Relentless action. Thrill free. I got more out of the season opener of “Enterprise” (Yes, I’m behind) which had seven seconds of the ship in aerial combat with Nazi fighter planes over midtown Manhattan. For that alone I was deeply grateful. Note to the producers of “Van Helsing” – sometimes one drop of Tabasco on an average piece of meat is preferable to a quart of Habenero sauce with a fleck of jerky floating in the bottle. Just a thought.

Finally, post-election thoughts. On and on, no resolution. This graphic has been floating around here and there. (Doesn’t come from the German paper in the link.) If the Democrats ever wish to become the majority party again, they should run this graphic past their strategists, ask them what they think, and fire anyone who says “well, we need to learn how to reconnect with Jesusland, obviously.” I’ll give you one boring example: additional federal funding of stem-cell research. I don’t support it. But I do not favor a ban on private funding. I think it’s one of those morally gray areas, and perhaps we had best not force people to pay money for this sort of thing. Ah, but I’m opposed to defense spending, can I withhold my taxes? No, you can’t. Defense is one of the obligations of the government. You could argue that the government is obligated to fund any sort of medical research because it provides for the general welfare, but you could say the same thing about subsidized cable TV rates. You could say that about anything. Hence it’s one of those things I prefer to leave to the private sector.

So I’m not particularly impressed when someone concludes that this stance, as well as a few other “moral issues,” results from my habit of handling snakes on Sunday morning. Nuance, people. Nuance. Let’s look at another example: let us postulate that objection to the gay marriage isn’t based in “homophobia,” but an unwillingness to redefine a long-standing institution. At least without a vote. There are two possible responses:

1. Gay-basher! Bigot!

2. Hmm. Really? Interesting; can't quite agree, but go on.

If the Democrats want to get back in power, they’ll be wise to choose option two. I’m a live & let-live sort of guy when it comes to this; I’m in favor of civil partnerships, legal protection in the workplace, hospital visitation rights, societal-wide acceptance of the utterly NO DUH notion that gay relationships have the same essential emotional qualities of straight relationships. I support gay adoption - unless there’s a M/F couple in line, in which they should get preference. That has nothing to do with sexual identity or heterosexual chauvinism. I think a kid does best growing up exposed on an elemental level to both male and female characteristics; does that make me a raging bigot? Can we not even talk about that?

If wanting to take some time and think about it, and yes, vote on it makes me an automatic member of Jesusland, well, then, Jesusland it is. I think the best expression of this sort of blunt rote dismissal was found on that “get your war on” clip-art comic site that was all the rage in 03; Treach provided the link.

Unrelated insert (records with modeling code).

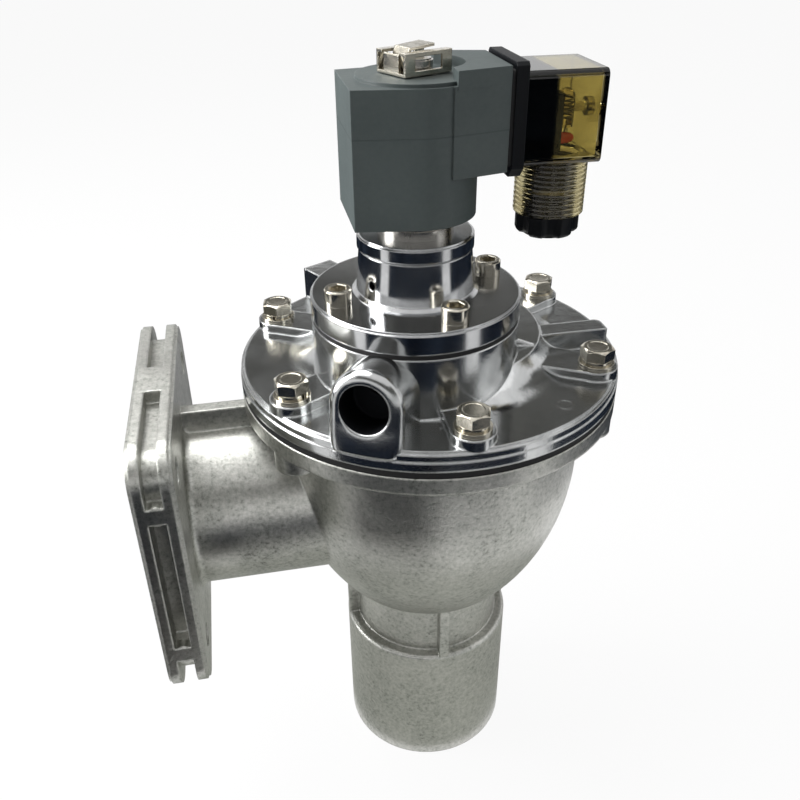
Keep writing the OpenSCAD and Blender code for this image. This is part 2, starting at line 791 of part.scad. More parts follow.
// Small gusset between the dome's top and the stage's wall
module stage_gusset() {
    at_stage() rotate([0, 0, gusset_angle]) translate([stage_d / 2 - 1, gusset_w / 2, dome_top - 0.5])
        rotate([90, 0, 0]) linear_extrude(gusset_w)
            polygon([[0, 0], [gusset_len, 0], [gusset_len, 0.5], [0, gusset_h]]);
}

module valve_cover() {
    color(bright_col) difference() {
        intersection() {
            union() {
                rod(cover_r, cover_z, cover_z + rim_step);
                rod(cover_r - 0.4, cover_z, rim_top - 0.9);
                rod(cover_r - 1.3, cover_z, rim_top);
                rotate_extrude() dome_section();
                at_stage() rod(stage_d / 2, cover_z + 1, stage_z);
                at_bolts() bolt_pad();
                port_boss();
                cover_bar();
                stage_gusset();
                cover_block(block_angle, dome_top_r - 8, cover_r - block_end, block_w,
                    dome_top + block_rise);
            }
            rod(cover_r, cover_z, stage_z + port_boss_w / 2);
        }
        // Chamber above the main diaphragm
        rod(clamp_r, cover_z - 1, cover_z + cavity_step);
        rod(dome_top_r - dome_wall, cover_z + cavity_step - 1, ceiling_z);
        // Ring-shaped chamber under the pilot diaphragm and the throat in its middle
        at_stage() {
            ring(stage_bore_r, stage_tube_r, stage_floor, stage_z + 1);
            rod(stage_tube_r + 1, stage_seat_z, stage_z + 1);
            rod(stage_throat_r, ceiling_z - 1, stage_z + 1);
        }
        at_port() {
            rod_x(port_d / 2, -port_depth, port_edge_r + 1, 0);
            rod_x(passage_r, stage_off + stage_bore_r - 1 - port_face, -port_depth + 1, passage_rise);
        }
        at_bolts() rod(bolt_d / 2 + bolt_gap, cover_z - 1, pad_top + 1);
        at_screws() rod(socket_d / 2 - 0.4, stage_z - screw_tap, stage_z + 1);
    }
}

module cover_bolts() {
    z = pad_top + flat_washer_t + spring_washer_t;
    color(nickel_col) at_bolts() rotate([0, 0, 30]) {
        rod(bolt_d / 2, joint_z, z + eps);
        intersection() {
            translate([0, 0, z]) cylinder(d = bolt_af / cos(30), h = bolt_head_h, $fn = 6);
            translate([0, 0, z - 6]) cylinder(r1 = bolt_af * 0.5 + 6.6, r2 = bolt_af * 0.5 - 0.5,
                h = bolt_head_h + 6);
        }
    }
    color(nickel_col) {
        at_lugs() rod(tap_r - 0.02, joint_z - tap_depth + 2, joint_z + eps);
        for (a = [-90, 90]) rotate([0, 0, a]) translate([bolt_r, 0, 0])
            rod(tap_r - 0.02, joint_z - tap_short + 0.4, joint_z + eps);
    }
}

module cover_spring_washers() {
    z = pad_top + flat_washer_t;
    color(nickel_col) at_bolts() rotate([0, 0, 100]) difference() {
        ring(bolt_d / 2 + 2.1, bolt_d / 2 + 0.15, z, z + spring_washer_t);
        translate([0, -0.5, z - 1]) cube([bolt_d, 1, spring_washer_t + 2]);
    }
}

module cover_flat_washers() {
    color(nickel_col) at_bolts()
        ring(bolt_d, bolt_d / 2 + 0.2, pad_top, pad_top + flat_washer_t);
}

module pilot_diaphragm() {
    color(rubber_col) difference() {
        at_stage() translate([0, 0, stage_z]) rotate_extrude()
            diaphragm_section(stage_d / 2 - 0.2, stage_bore_r, pilot_plate_r, pilot_hole_r,
                pilot_diaphragm_t, pilot_roll_mid, pilot_roll_r);
        at_screws() rod(socket_d / 2 + bolt_gap, stage_z - 1, pilot_cover_z + 1);
    }
}

module pilot_seat_pad() {
    color(rubber_col) at_stage()
        ring(stage_tube_r + 1.4, pilot_hole_r, stage_seat_z + seat_gap, stage_z);
}

module pilot_upper_plate() {
    color(brass_col) at_stage()
        ring(pilot_plate_r, pilot_hole_r, pilot_cover_z, pilot_cover_z + pilot_plate_t);
}

module pilot_hub_screw() {
    z = pilot_cover_z + pilot_plate_t;
    color(nickel_col) at_stage() {
        rod(pilot_hole_r - slip_gap, stage_seat_z - 1, z + eps);
        rod(pilot_head_r, z, z + pilot_head_h);
        rod(stage_throat_r - 2.6, stage_seat_z - 2.4, stage_seat_z + seat_gap);
    }
}

module pilot_spring() {
    color(nickel_col) at_stage() coil_spring(pilot_spring_r, pilot_spring_r, pilot_spring_wire,
        pilot_cover_z + pilot_plate_t + 0.1, pilot_pocket_top - 0.1, 4, 18, 6);
}

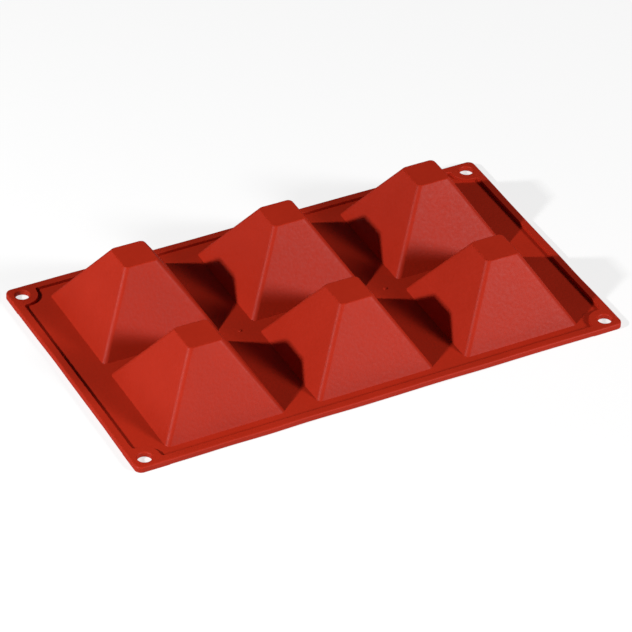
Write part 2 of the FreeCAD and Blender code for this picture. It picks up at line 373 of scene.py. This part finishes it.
def build_band(node, across, step):
    """One straight length of rim, with cross cuts this far apart."""
    low, high = (Vector(corner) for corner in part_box(node))
    along = 1 - across
    low[along] = max(low[along], -band_end[along])
    high[along] = min(high[along], band_end[along])
    middle, size = (low + high) / 2, high - low
    side = math.copysign(1.0, middle[across])
    bm = bmesh.new()
    bmesh.ops.create_cube(bm, size=1.0, matrix=Matrix.Translation(middle) @ Matrix.Diagonal((*size, 1)))
    lengthways = [edge for edge in bm.edges if abs(edge.verts[0].co[along] - edge.verts[1].co[along])
                  > size[along] / 2]

    def run(outward, up):
        return [edge for edge in lengthways
                if (edge.verts[0].co[across] - middle[across]) * side * outward > 0
                and (edge.verts[0].co.z - middle.z) * up > 0]

    top_outer, top_inner, foot_outer = run(1, 1), run(-1, 1), run(1, -1)
    round_edges(bm, top_outer, RIM_OUTER_RADIUS, segments=6)
    round_edges(bm, [edge for edge in top_inner if edge.is_valid], RIM_INNER_RADIUS, segments=4)
    round_edges(bm, [edge for edge in foot_outer if edge.is_valid], RIM_FOOT_RADIUS, segments=3)
    longest = [edge for edge in bm.edges if abs(edge.verts[0].co[along] - edge.verts[1].co[along])
               > size[along] / 2]
    bmesh.ops.subdivide_edges(bm, edges=longest, cuts=round(size[along] / step), use_grid_fill=True)
    let_rim_wander(bm, across)
    return moulded_piece(bm, node)


for node in frame["nodes"]:
    if node.startswith("rim_"):
        band = build_band(node, across=0 if "end" in node else 1, step=BAND_STEP)
        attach(band, body_of[node])

# ---------------------------------------------------------------------------------------------------------
# Corner eyelets. Each corner of the rim widens into a round lug with a hanging hole through it. The rim's
# inner edge runs on round the lug in one smooth line, so a corner block takes in a bit of both its rims.

SHEET_RADIUS = 4.0 * MM
EYELET_RADIUS = 4.0 * MM
EYELET_INSET = 7.8 * MM
EYELET_EDGE = 0.9 * MM
LEVEL = 0.001                    # two faces that turn less than this, in radians, are one flat
TURNED = 0.5                     # and more than this, an edge that can be rounded


def build_eyelet(node):
    low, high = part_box(node)
    x_side = math.copysign(1.0, low[0])
    y_side = math.copysign(1.0, low[1])
    outer_x, inner_x = sorted((low[0], high[0]), key=abs, reverse=True)
    outer_y, inner_y = sorted((low[1], high[1]), key=abs, reverse=True)
    rim_x = outer_x - x_side * RIM_WIDTH
    rim_y = outer_y - y_side * RIM_WIDTH
    end_x = inner_x - x_side * RIM_STUB
    end_y = inner_y - y_side * RIM_STUB
    bm = bmesh.new()
    flat_face(bm, [(end_x, outer_y), (outer_x, outer_y), (outer_x, end_y), (rim_x, end_y), (rim_x, inner_y),
                   (inner_x, inner_y), (inner_x, rim_y), (end_x, rim_y)])
    round_corner(bm, outer_x, outer_y, SHEET_RADIUS, segments=10)
    round_corner(bm, inner_x, inner_y, LUG_RADIUS, segments=16)
    round_corner(bm, inner_x, rim_y, LUG_BLEND, segments=6)
    round_corner(bm, rim_x, inner_y, LUG_BLEND, segments=6)
    eyelet = Vector((outer_x - x_side * EYELET_INSET, outer_y - y_side * EYELET_INSET, 0))
    bmesh.ops.create_circle(bm, cap_ends=False, segments=48, radius=EYELET_RADIUS,
                            matrix=Matrix.Translation(eyelet))
    fill_and_raise(bm, high[2])
    bmesh.ops.recalc_face_normals(bm, faces=bm.faces)
    inside = [edge for edge in bm.edges if edge.calc_face_angle() < LEVEL
              and abs(edge.link_faces[0].normal.z) > 0.9]
    bmesh.ops.dissolve_limit(bm, angle_limit=LEVEL, verts=[], edges=inside)

    def crest(edge):
        return all(near(vert.co.z, high[2]) for vert in edge.verts) and edge.calc_face_angle() > TURNED

    def centre(edge):
        return (edge.verts[0].co + edge.verts[1].co) / 2

    def abuts_rim(edge):
        return near(centre(edge).x, end_x) or near(centre(edge).y, end_y)

    def hole_edge(edge):
        return (centre(edge).xy - eyelet.xy).length < EYELET_RADIUS * 1.05

    def outer_edge(edge):
        return max(abs(centre(edge).x) - abs(rim_x), abs(centre(edge).y) - abs(rim_y)) > 1 * MM

    around = [edge for edge in bm.edges if crest(edge) and not abuts_rim(edge) and not hole_edge(edge)]
    hole = [edge for edge in bm.edges if hole_edge(edge) and near(edge.verts[0].co.z, edge.verts[1].co.z)
            and edge.calc_face_angle() > TURNED]
    round_edges(bm, [edge for edge in around if outer_edge(edge)], RIM_OUTER_RADIUS, segments=6)
    round_edges(bm, [edge for edge in around if edge.is_valid], RIM_INNER_RADIUS, segments=4)
    round_edges(bm, [edge for edge in hole if edge.is_valid], EYELET_EDGE, segments=3)
    piece = moulded_piece(bm, node)
    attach(piece, body_of[node])


for node in frame["nodes"]:
    if node.startswith("eyelet_"):
        build_eyelet(node)

# ---------------------------------------------------------------------------------------------------------
# Flex strips. Between two columns the sheet has no cups to stiffen it, so this is where it bends when an
# outer column is folded. In the middle of each strip is the small raised mark of an injection gate.

GATE_RADIUS = 1.1 * MM
GATE_TOP = 1.9 * MM
GATE_EDGE = 0.3 * MM
STRIP_STEP = 1.2 * MM


def bend_with_fold(piece):
    """Bakes a strip's placement into its mesh, left unbent."""
    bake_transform(piece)


def build_flex_web(side):
    node = f"flex_web_{side}"
    low, high = (Vector(corner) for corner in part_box(node))
    bm = bmesh.new()
    flat_face(bm, [(low.x, low.y), (high.x, low.y), (high.x, high.y), (low.x, high.y)])
    fill_and_raise(bm, WEB_TOP)
    bmesh.ops.dissolve_limit(bm, angle_limit=LEVEL, verts=[], edges=bm.edges[:])
    crosswise = [edge for edge in bm.edges if near(edge.calc_length(), high.x - low.x)]
    bmesh.ops.subdivide_edges(bm, edges=crosswise, cuts=round((high.x - low.x) / STRIP_STEP),
                              use_grid_fill=True)
    gate_middle = Vector(((low.x + high.x) / 2, 0, (GATE_TOP + WEB_TOP / 2) / 2))
    bmesh.ops.create_cone(bm, cap_ends=True, segments=32, radius1=GATE_RADIUS, radius2=GATE_RADIUS,
                          depth=GATE_TOP - WEB_TOP / 2, matrix=Matrix.Translation(gate_middle))
    top_edge = [edge for edge in bm.edges if all(near(vert.co.z, GATE_TOP) for vert in edge.verts)]
    round_edges(bm, top_edge, GATE_EDGE, segments=3)
    bend_with_fold(moulded_piece(bm, node))


for side in ("left", "right"):
    build_flex_web(side)
    for row in ("front", "back"):
        node = f"flex_rim_{row}_{side}"
        bend_with_fold(build_band(node, across=1, step=STRIP_STEP))

# ---------------------------------------------------------------------------------------------------------
# Floor. A plain pale surface, lit from below like a light table. It shows in no reflection, because that
# would wash out the red.

FLOOR_GAP = 0.2 * MM
FLOOR_REACH = 4.0
FLOOR_GREY = 0.30
FLOOR_GLOW = 0.70

bm = bmesh.new()
bmesh.ops.create_grid(bm, x_segments=1, y_segments=1, size=FLOOR_REACH)
bmesh.ops.translate(bm, verts=bm.verts, vec=(0, 0, -FLOOR_GAP))
floor_mesh = bpy.data.meshes.new("floor")
bm.to_mesh(floor_mesh)
bm.free()
paint = Finish("pale_floor")
shader = paint.add("ShaderNodeBsdfPrincipled", {}, {
    "Base Color": (FLOOR_GREY, FLOOR_GREY, FLOOR_GREY, 1.0), "Roughness": 0.9,
    "Emission Color": (1.0, 1.0, 1.0, 1.0), "Emission Strength": FLOOR_GLOW,
})
paint.add("ShaderNodeOutputMaterial", {}, {"Surface": shader})
floor_mesh.materials.append(paint.material)
floor = bpy.data.objects.new("floor", floor_mesh)
bpy.context.collection.objects.link(floor)
floor.visible_glossy = False

# ---------------------------------------------------------------------------------------------------------
# Studio. A small key softbox low on the left, a larger one in front on the right, and a dim even surround.

SURROUND = 0.05

def softbox(name, azimuth, elevation, distance, size, power):
    """A square softbox at an azimuth from +X and an elevation, aimed at the mould."""
    swing = Matrix.Rotation(math.radians(azimuth), 4, "Z")
    tilt = Matrix.Rotation(math.radians(90 - elevation), 4, "Y")
    light = bpy.data.lights.new(name, "AREA")
    light.size = size
    light.energy = power
    lamp = bpy.data.objects.new(name, light)
    lamp.matrix_world = swing @ tilt @ Matrix.Translation((0, 0, distance))
    bpy.context.collection.objects.link(lamp)


softbox("key_softbox", azimuth=184.8, elevation=32.5, distance=1.45, size=0.075, power=20.5)
softbox("front_softbox", azimuth=-50.9, elevation=26.5, distance=2.5, size=0.50, power=53.0)

surround = bpy.data.worlds.new("surround")
surround.use_nodes = True
surround.node_tree.nodes["Background"].inputs["Color"].default_value = (1.0, 1.0, 1.0, 1.0)
surround.node_tree.nodes["Background"].inputs["Strength"].default_value = SURROUND
bpy.context.scene.world = surround
bpy.context.scene.view_settings.view_transform = "Standard"

# ---------------------------------------------------------------------------------------------------------
# Camera. A long lens, from the front left and above.

CAMERA_AZIMUTH = -28.49
CAMERA_ELEVATION = 37.07
CAMERA_ROLL = 1.88
CAMERA_OFFSET = Vector((1.63 * MM, -2.45 * MM, 2.248))
SENSOR_WIDTH = 36.0              # in millimetres, as is the focal length
FOCAL_LENGTH = 228.8
FARTHEST_SEEN = 20.0

lens = bpy.data.cameras.new("camera")
lens.sensor_width = SENSOR_WIDTH
lens.lens = FOCAL_LENGTH
lens.clip_end = FARTHEST_SEEN
camera = bpy.data.objects.new("camera", lens)
camera.matrix_world = (Matrix.Rotation(math.radians(CAMERA_AZIMUTH), 4, "Z")
                       @ Matrix.Rotation(math.radians(90 - CAMERA_ELEVATION), 4, "X")
                       @ Matrix.Rotation(math.radians(CAMERA_ROLL), 4, "Z")
                       @ Matrix.Translation(CAMERA_OFFSET))
bpy.context.collection.objects.link(camera)
bpy.context.scene.camera = camera
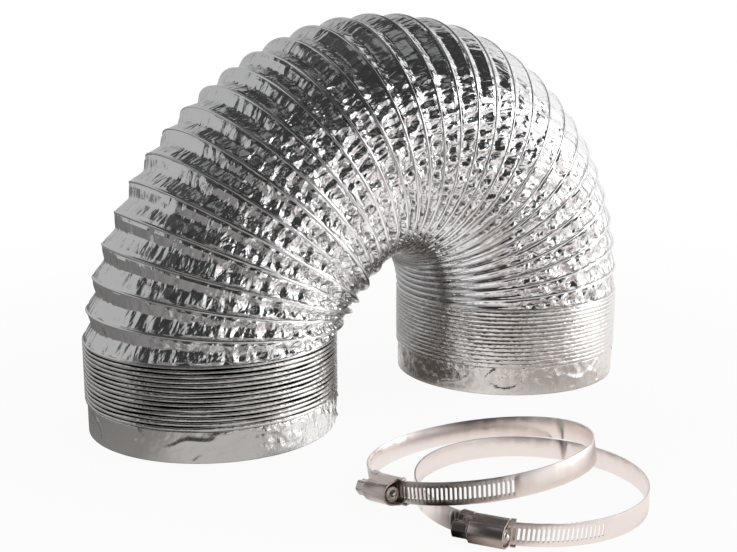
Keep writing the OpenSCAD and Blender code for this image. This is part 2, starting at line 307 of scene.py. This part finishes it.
def tube(name, rows, sides, place, wall, m):
    """A closed band of foil. place(row, angle) gives a point, its place on the flat foil, how
    crinkled it is there and how much painted shade it gets deep in a fold, from 0 to 1; wall is
    the foil's thickness, which grows inwards."""
    bm = bmesh.new()
    # the grid runs from -1 to 1: x along the duct, y round it
    bmesh.ops.create_grid(bm, x_segments=rows, y_segments=sides, size=1)
    lie = bm.verts.layers.float_vector.new("lie")
    crinkle = bm.verts.layers.float.new("crinkle")
    # painted shade deep in folds, which the foil material mixes into its colour
    fold_shade = bm.verts.layers.float.new("fold_shade")
    for v in bm.verts:
        row = round((v.co.x + 1) / 2 * rows)
        angle = (v.co.y + 1) / 2 * TAU
        v.co, v[lie], v[crinkle], v[fold_shade] = place(row, angle)
    bmesh.ops.remove_doubles(bm, verts=bm.verts, dist=SEAM)
    obj = smooth_object(name, bm, m)
    shell = obj.modifiers.new("wall", "SOLIDIFY")
    shell.thickness = wall * MM
    shell.offset = -1
    return obj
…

The author, in an attempt to buck up the troops and remind them of their moral superiority, wrote:

“Hell, our atheists are more Christian than their Bible-thumping motherf****ers.”

You’d spend an hour hacking through the thicket of nonsense in that one line alone before you got to a clearing where you could take stock and find common ground. Or, correctly, you would conclude:

Why bother. I'm late, and I gotta get to work.